What Most People Get Wrong
A common misconception is that the Romans used pumps. While they had basic mechanical pumps (like the Ctesibius pump), they didn't use them to flood the Colosseum. It would have been wildly inefficient. Instead, they relied almost entirely on the height of the aqueducts.
The water source (the mountains) was much higher than the Colosseum floor. This created "head pressure." By the time the water reached the city, it had enough force to spray up into fountains or, in this case, flood an arena floor with zero manual labor.
Also, they didn't use "sea water." I've seen some tour guides say they piped in water from the Mediterranean. That’s physically impossible. The coast is 20 miles away. It was always fresh water from the aqueducts.

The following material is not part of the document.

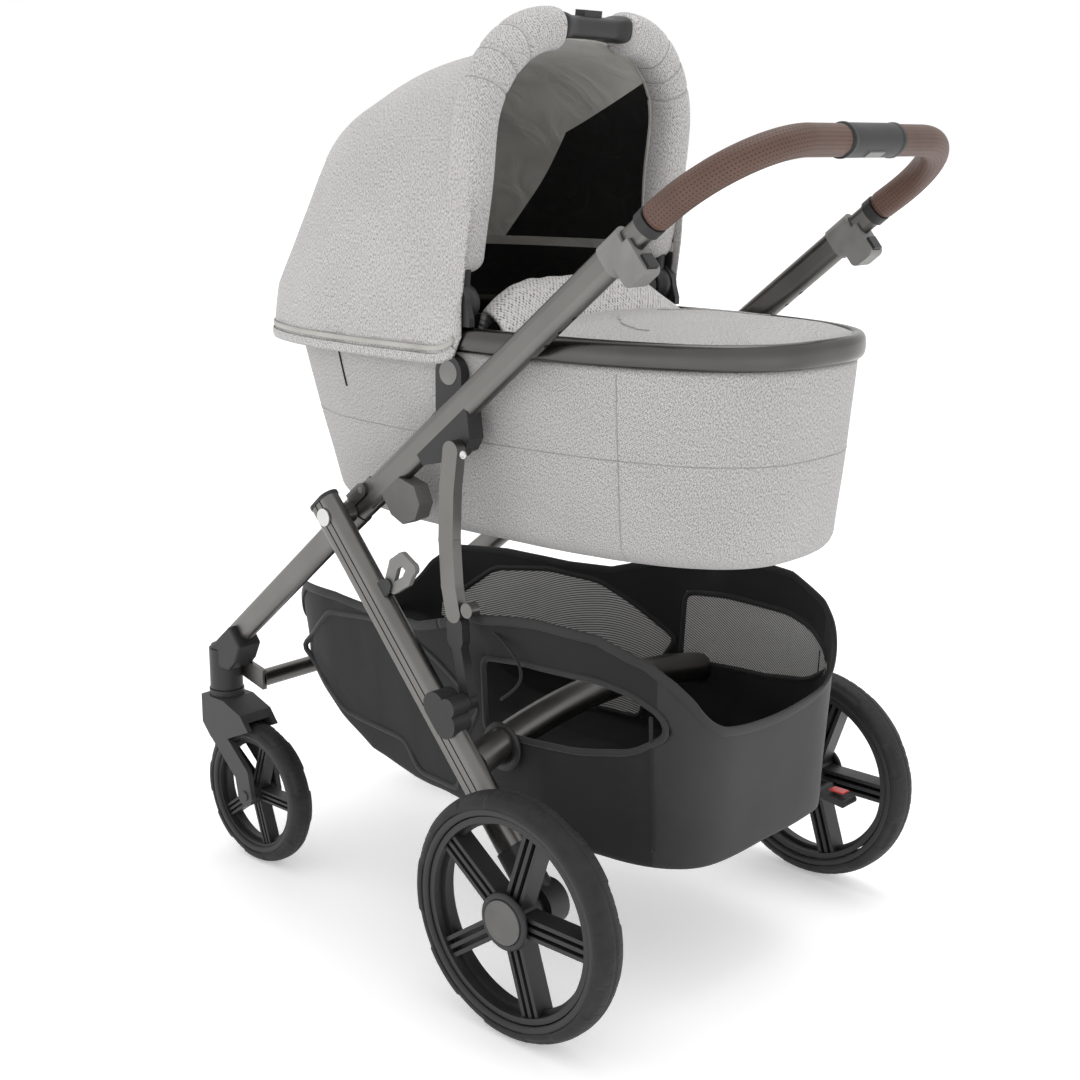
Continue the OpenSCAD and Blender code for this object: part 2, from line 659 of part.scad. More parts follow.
module grip_sleeve() {
    color(black) at_row() {
        at_loop() difference() {
            translate([-sleeve_half, loop_reach, 0]) rotate([0, 90, 0]) cylinder(d = grip_d + 1, h = 2 * sleeve_half);
            translate([-sleeve_half - 1, loop_reach, 0]) rotate([0, 90, 0]) cylinder(d = handle_d, h = 2 * sleeve_half + 2);
            translate([-16, loop_reach - 5, -grip_d / 2 - 2]) cube([32, 10, 8]);
        }
        sides() at_knuckle() translate([frame_half, grip_s - 12.8, 0]) rotate([-90, 0, 0]) difference() {
            cylinder(d = grip_d, h = 11.6);
            translate([0, 0, -1]) cylinder(d = handle_d - 1, h = 20);
        }
    }
}
module detent_buttons() {
    color("silver") at_row() sides() at_knuckle() translate([frame_half, detent_s, 0]) difference() {
        translate([0, 0, -inner_high / 2 - 0.8]) cylinder(d = 4.4, h = 6);
        translate([0, -10, 0]) bar(inner_wide, inner_high, 20);
    }
}
module extend_button() {
    color(grey) at_row() at_loop() translate([-15, loop_reach - 4.4, -grip_d / 2 - 1.5]) cube([30, 8.8, 3.2]);
}

// ---- Bassinet ----
plan_n = 64;
shell_top_half = bassinet_half - 8;
shell_low_half = bassinet_half - 30;
shell_top_long = rim_long - 12;
shell_low_long = rim_long - 58;
function shell_ring(h, inset, z) = plan_ring(
    shell_low_half + (shell_top_half - shell_low_half) * h - inset,
    shell_low_long + (shell_top_long - shell_low_long) * h - inset,
    bassinet_y + 30 * (1 - h), z, plan_n);
module bassinet_shell() {
    deep = rim_up - floor_up;
    color(cloth) at_row() loft([
        shell_ring(0, 24, floor_up), shell_ring(0, 8, floor_up + 5), shell_ring(0.03, 0, floor_up + 20),
        shell_ring(0.5, 0, floor_up + deep / 2), shell_ring(1, 0, rim_up),
        shell_ring(1, shell_wall, rim_up), shell_ring(0.5, shell_wall, floor_up + deep / 2),
        shell_ring(0.05, shell_wall, floor_up + 22), shell_ring(0, shell_wall + 18, floor_up + shell_wall)]);
}
rim_wide = 20;
rim_steps = 8;
module bassinet_rim() {
    ring = [for (k = [0:rim_steps - 1]) let (t = 360 * (k + 0.5) / rim_steps,
        dx = signed_pow(cos(t), 0.7) * rim_wide / 2, dz = signed_pow(sin(t), 0.7) * rim_high / 2,
        f = 1 / pow(pow(cos(45 / 2), 1), 0.35))
        plan_ring(bassinet_half - rim_wide / 2 + dx * f * 0.98, rim_long - rim_wide / 2 + dx * f * 0.98,
            bassinet_y, rim_up + rim_high / 2 + dz * 0.98, plan_n)];
    n = plan_n;
    m = rim_steps;
    color(gunmetal) at_row() polyhedron(points = flat(ring), faces =
        [for (k = [0:m - 1]) for (i = [0:n - 1]) let (k2 = (k + 1) % m)
            [k * n + i, k * n + (i + 1) % n, k2 * n + (i + 1) % n, k2 * n + i]]);
}
mattress_high = 32;
module mattress() {
    color("white") at_row() translate([0, bassinet_y + 26, floor_up + shell_wall + 2])
        linear_extrude(mattress_high) polygon([for (p = plan_ring(shell_low_half - shell_wall - 22,
            shell_low_long - shell_wall - 24, 0, 0, plan_n)) [p[0], p[1]]]);
}
apron_front = bassinet_y + 74;
module rim_inner(gap) {
    polygon([for (p = plan_ring(bassinet_half - rim_wide - gap, rim_long - rim_wide - gap, bassinet_y, 0, plan_n))
        [p[0], p[1]]]);
}
module apron() {
    color(cloth) at_row() translate([0, 0, rim_up + rim_high - 10]) intersection() {
        linear_extrude(10) rim_inner(0.5);
        translate([-300, apron_front, -1]) cube([600, 900, 20]);
    }
}
flap_high = 44;
module wind_flap() {
    color(cloth) at_row() difference() {
        across(-bassinet_half + rim_wide + 30, bassinet_half - rim_wide - 30)
            band([[apron_front - 5, rim_up + rim_high - 4], [apron_front - 22, rim_up + rim_high + flap_high]], 8);
    }
}
plate_wide = 9;
plate_out = bassinet_half - 1;
plate_in = plate_out - plate_wide;
module hub_plates() {
    color(black) at_row() sides() {
        difference() {
            across(plate_in, plate_out) {
                translate([hub_y, hub_up]) circle(r = 25);
                translate([hub_y - 30, rim_up + rim_high - 2]) square([60, 12]);
                polygon([[hub_y - 25, hub_up], [hub_y + 25, hub_up], [hub_y + 30, rim_up + rim_high + 9],
                    [hub_y - 30, rim_up + rim_high + 9]]);
            }
            linear_extrude(rim_up + rim_high + 0.2) square([2000, 2000], center = true);
        }
        pin_x(6, plate_in - 13, plate_in + 1, hub_y, hub_up);
    }
}
adapter_up = rim_up - 58;
module seat_adapters() {
    color(black) at_row() sides() difference() {
        across(shell_top_half - 2, bassinet_half + 3) {
            translate([hub_y, rim_up - 22]) circle(r = 21);
            translate([hub_y - 21, adapter_up - 22]) square([42, 58]);
            translate([hub_y, adapter_up - 22]) circle(r = 21);
        }
        pin_x(14 + slide_fit, bassinet_half - 3, bassinet_half + 5, hub_y, rim_up - 22);
        loft([shell_ring(-0.6, -0.2, floor_up - (rim_up - floor_up) * 0.6), shell_ring(1, -0.2, rim_up + 0.3)]);
    }
}
module release(side) {
    color(grey) at_row() on_side(side) pin_x(14, bassinet_half - 0.4, bassinet_half + 3.4, hub_y, rim_up - 22);
}
module release_left() { release(1); }
module release_right() { release(-1); }

// ---- Canopy ----
bow_wide = 12;
bow_deep = 22;
bow_half = plate_in - 1 - bow_wide / 2;
bow_corner = 120;
handle_open = 56;
pad = 13;
bow_tilt = 6;
module at_bow() {
    at_row() translate([0, hub_y, hub_up]) rotate([-bow_tilt, 0, 0]) translate([0, -hub_y, -hub_up]) children();
}
// An arch over the bassinet at the hub's y, from height z0 above the hub to the crown
module arch_rod(w, d, z0, x_end, inset = 0) {
    translate([0, hub_y, hub_up]) sides() {
        translate([bow_half - inset, 0, z0]) linear_extrude(canopy_high - bow_corner - z0)
            square([w, d], center = true);
        translate([bow_half - bow_corner, 0, canopy_high - bow_corner]) rotate([90, 0, 0])
            rotate_extrude(angle = 90, $fn = 96) translate([bow_corner - inset, 0]) square([w, d], center = true);
        translate([x_end, 0, canopy_high - inset]) rotate([0, 90, 0])
            linear_extrude(bow_half - bow_corner - x_end) square([w, d], center = true);
    }
}
module carry_handle() {
    color(black) at_bow() {
        difference() {
            union() {
                arch_rod(bow_wide, bow_deep, 0, 0);
                sides() pin_x(23, bow_half - bow_wide / 2, bow_half + bow_wide / 2, hub_y, hub_up);
                sides() pin_x(20, bow_half - bow_wide / 2 - 7, bow_half - bow_wide / 2, hub_y, hub_up);
            }
            sides() pin_x(6 + run_fit, bow_half - 20, bow_half + 10, hub_y, hub_up);
            sides() pin_x(14 + slide_fit, bow_half - 30, bow_half - bow_wide / 2, hub_y, hub_up);
            translate([-16, hub_y - 8, hub_up + canopy_high]) cube([32, 16, 20]);
        }
    }
}
roll_d = 48;
module canopy_roll() {
    color(cloth) at_bow() difference() {
        arch_rod(roll_d, roll_d, 40, handle_open, 6);
        arch_rod(bow_wide, bow_deep, 0, 0);
        for (s = [-1, 1]) translate([s * (plate_out + 24), 0, 0])
            linear_extrude(3000) square([40, 3000], center = true);
    }
}
module carry_button() {
    color(black) at_bow() translate([-15.5, hub_y - 7.5, hub_up + canopy_high + 4]) cube([31, 15, 10]);
}
module hub_button(side) {
    color(grey) at_row() on_side(side)
        pin_x(14, bow_half - bow_wide / 2 - 7, bow_half - bow_wide / 2 - 3, hub_y, hub_up);
}
module hub_button_left() { hub_button(1); }
module hub_button_right() { hub_button(-1); }
// Hood: ribs that turn about the hub line from the bow to level, then a skirt below
hood_wall = 4;
hood_cols = 32;
hood_ribs = 10;
skirt = hub_up - rim_up + 14;
hood_nose = rim_long + 10 + hub_y - bassinet_y;
hood_from = 90 - bow_tilt;
function hood_reach(a) = canopy_high - 12
    + (hood_nose - canopy_high + 12) * pow((a - hood_from) / (180 - hood_from), 2);
function hood_rib(a, inset, shift) = [for (j = [0:hood_cols]) let (
    t = 180 * j / hood_cols, p = plan_point(hood_half - inset, hood_reach(a) - inset, t))
    [p[0], hub_y + shift + p[1] * cos(a), hub_up + p[1] * sin(a)]];
function hood_skirt(drop, inset, shift) = [for (j = [0:hood_cols]) let (
    t = 180 * j / hood_cols, p = plan_point(hood_half - inset, hood_nose - inset, t))
    [p[0], hub_y + shift - p[1], hub_up - drop]];
function hood_grid(inset) = concat(
    [for (k = [0:hood_ribs]) hood_rib(hood_from + (180 - hood_from) * k / hood_ribs, inset, -26)],
    [for (d = [0.5, 1]) hood_skirt(d * skirt, inset, -26)]);
module canopy_hood() {
    color(cloth) at_row() thick_sheet(hood_grid(0), hood_grid(hood_wall));
}

rear_leg_left();
rear_leg_right();
rear_leg_caps();
rear_axle_tube();
wheel_mounts();
axle_pins();
strut_brackets();
basket_rear();
basket_front();
frame_lock_hook();
brake_pedal();
front_leg_left();
front_leg_right();
knuckles();
hinge_pins();
front_cross_tube();
caster_sockets();
caster_fork_left();
caster_fork_right();
front_tyre_left();
front_tyre_right();
front_rim_left();
front_rim_right();
rear_tyre_left();
rear_tyre_right();
rear_rim_left();
rear_rim_right();
rear_cap_left();
rear_cap_right();
upper_tube_left();
upper_tube_right();
accessory_sockets();
seat_mounts();
handle_collars();
fold_trigger_left();
fold_trigger_right();
side_strut_left();
side_strut_right();
strut_link_left();
strut_link_right();
handle_bar();
handle_grip();
grip_sleeve();
detent_buttons();
extend_button();
bassinet_shell();
bassinet_rim();
mattress();
apron();
wind_flap();
hub_plates();
seat_adapters();
release_left();
release_right();
carry_handle();
canopy_roll();
canopy_hood();
carry_button();
hub_button_left();
hub_button_right();
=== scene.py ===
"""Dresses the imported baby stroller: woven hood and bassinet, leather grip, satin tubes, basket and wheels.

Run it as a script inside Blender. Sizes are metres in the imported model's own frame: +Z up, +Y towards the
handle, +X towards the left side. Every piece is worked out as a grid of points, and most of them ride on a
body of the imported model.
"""
import json
import math

import bmesh
import bpy
import numpy as np
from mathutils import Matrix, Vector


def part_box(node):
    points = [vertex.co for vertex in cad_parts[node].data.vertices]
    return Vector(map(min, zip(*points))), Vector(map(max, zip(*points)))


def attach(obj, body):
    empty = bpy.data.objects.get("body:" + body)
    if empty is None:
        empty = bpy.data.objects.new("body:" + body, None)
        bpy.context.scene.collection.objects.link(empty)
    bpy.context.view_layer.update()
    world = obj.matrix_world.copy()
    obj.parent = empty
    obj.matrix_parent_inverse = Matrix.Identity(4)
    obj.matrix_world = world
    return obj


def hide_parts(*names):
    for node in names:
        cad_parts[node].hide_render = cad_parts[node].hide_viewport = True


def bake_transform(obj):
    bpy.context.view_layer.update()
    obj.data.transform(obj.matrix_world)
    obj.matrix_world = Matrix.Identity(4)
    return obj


bl_info = {
    "name": "Baby stroller",
    "version": (1, 0, 0),
    "blender": (4, 5, 0),
    "location": "View3D > Sidebar > Stroller",
    "description": "Builds the cloth, leather, metal and rubber of a baby stroller round its packed frame",
    "category": "Add Mesh",
}

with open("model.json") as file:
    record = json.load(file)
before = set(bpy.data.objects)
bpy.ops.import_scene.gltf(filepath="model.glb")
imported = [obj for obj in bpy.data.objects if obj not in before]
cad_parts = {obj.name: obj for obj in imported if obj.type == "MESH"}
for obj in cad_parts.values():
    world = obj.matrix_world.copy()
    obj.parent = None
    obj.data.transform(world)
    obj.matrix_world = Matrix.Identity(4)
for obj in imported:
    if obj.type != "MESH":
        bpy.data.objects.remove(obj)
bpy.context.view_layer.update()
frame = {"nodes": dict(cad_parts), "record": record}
JOINTS = {j["name"]: j for j in frame["record"]["behaviour"]["joints"]}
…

Actionable Steps for Your Next Trip to Rome
If you’re planning to visit the Colosseum and want to see this engineering for yourself, here is how to actually find the evidence:
- Book the Underground Tour: You cannot see the plumbing from the standard spectator levels. You need to get down into the Hypogeum.
- Look for the "Grooves": Ask your guide to point out the vertical channels in the stone walls of the outer corridors. These are the remnants of the water pipes.
- Visit the San Clemente Basilica: It’s a 5-minute walk from the Colosseum. Go to the lowest level. You can actually hear an underground Roman stream still rushing through the ancient pipes. This is the same water system that would have been diverted to flood the arena.
- Check the Floor Level: Notice how the modern wooden platform only covers part of the arena. Look at the retaining wall. You can still see the discoloration where the water line once sat.
- Study the Cloaca Maxima: If you walk over to the Roman Forum, you can see the areas where the massive drains eventually emptied. It puts the scale of the plumbing into perspective.
Seeing the Colosseum as a giant tank makes you realize that the Romans weren't just great builders; they were the world's first true "systems engineers." They didn't just see a building; they saw a machine. And for a few days every year, that machine was a lake.